More details: https://t.co/e92r4vWGfs pic.twitter.com/EMooeKuMmR
— Hemant Mehta (@hemantmehta) November 24, 2022
Thompson’s rhetoric, with its celebration of the murders, is the most explicit, but all of these responses, from people with substantial platforms, are designed to reaffirm the call to violence. The accusations of “grooming” and “pedophilia” and calls to “protect the children” all reaffirm the most violent anti-LGBTQIA+ rhetoric in the United States, which frames the LGBTQIA+ community as predators who must be met with violence.
Nothing about it is subtle, and the rhetoric barely skirts the edge of where “free speech” meets “hate speech.” What it’s designed to do is maximize rhetorical violence to desensitize people to future physical violence and to increase the potential for that violence to occur.
It isn’t as simple as saying this is a Christian movement that hates the LGBTQIA+ community.

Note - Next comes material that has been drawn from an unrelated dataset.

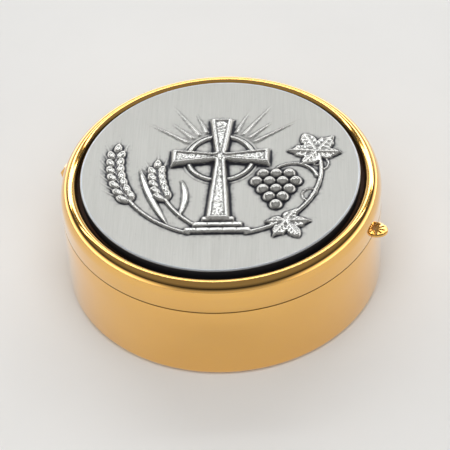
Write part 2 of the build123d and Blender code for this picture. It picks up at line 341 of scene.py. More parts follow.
def carve_nimbus_and_rays():
    """The ring with a fine line outside it, and ridged rays of two lengths."""
    ring, ring_half_width, ring_height = full(NIMBUS_SHARE), full(0.0215), 0.34
    line_gap, line_half_width, line_height = 0.8, 0.13, 0.1
    ray_start, ray_half_width, ray_height, ray_rounding = full(0.311), full(0.021), 0.2, 0.7
    middle, reach = full(CROSS_UP_SHARE), full(0.75)
    area, across, up = patch([(-reach, middle - reach), (reach, middle + reach)], margin=0.2)
    out = np.hypot(across, up - middle)
    lift(area, round_ridge(out - ring, ring_half_width, ring_height))
    lift(area, round_ridge(out - ring - line_gap, line_half_width, line_height))
    turn = np.degrees(np.arctan2(up - middle, across))
    for number, ray in enumerate(RAY_DIRECTIONS_DEG):
        length = full(SHORT_RAY_SHARE if number % 2 else LONG_RAY_SHARE)
        for angle in (ray, 180 - ray):
            along = out * np.cos(np.radians(turn - angle)) - ray_start
            side = np.abs(out * np.sin(np.radians(turn - angle)))
            half = ray_half_width * np.clip(1 - along / length, 0, 1)
            ridge = ray_height * np.clip(1 - side / np.maximum(half, TINY), 0, 1) ** ray_rounding
            lift(area, np.where((along > 0) & (along < length), ridge, 0))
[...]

This is a much broader coalition, bringing together a wide range of far-right ideologies that have very disparate goals and aggressive disagreements about most things. But the coalition of far-right groups meet in the culture wars, and they especially meet around their mutual hatred of the LGBTQIA+ community.

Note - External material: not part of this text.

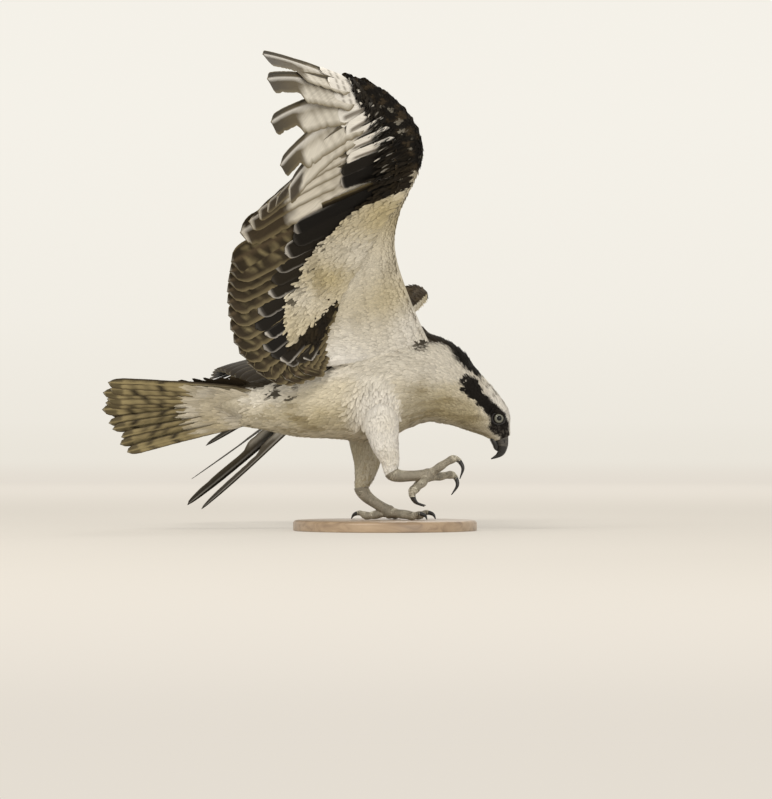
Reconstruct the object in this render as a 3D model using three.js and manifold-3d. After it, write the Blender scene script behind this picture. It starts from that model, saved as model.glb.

And so the Christofascists and secular fascists and homophobes and alt right and the far-right evangelicals and non-Christian cultural conservatives and all the rest can bond over their hatred of a group of people who are a minority in this country and who, far from pushing an agenda against others, just want to live in peace as themselves.
But this coalition cannot accept a world in which they have to coexist with people who don’t love the way they do, don’t identify themselves the way they do, and don’t relate to social conditioning the way they do. So no, this violence won’t end until it is stopped, because the pundits and politicians and trolls pushing this rhetoric want more violence. They’re already calling for the next mass shooting, the way they’d been calling for more bombings and more threats and more far-right attacks on drag queen story times. The way they were calling for a shooting like Club Q in the first place.
Until there’s enough pushback or severe enough consequences—socially, politically, legally—they will keep calling out for more blood. And I worry that their call will be answered.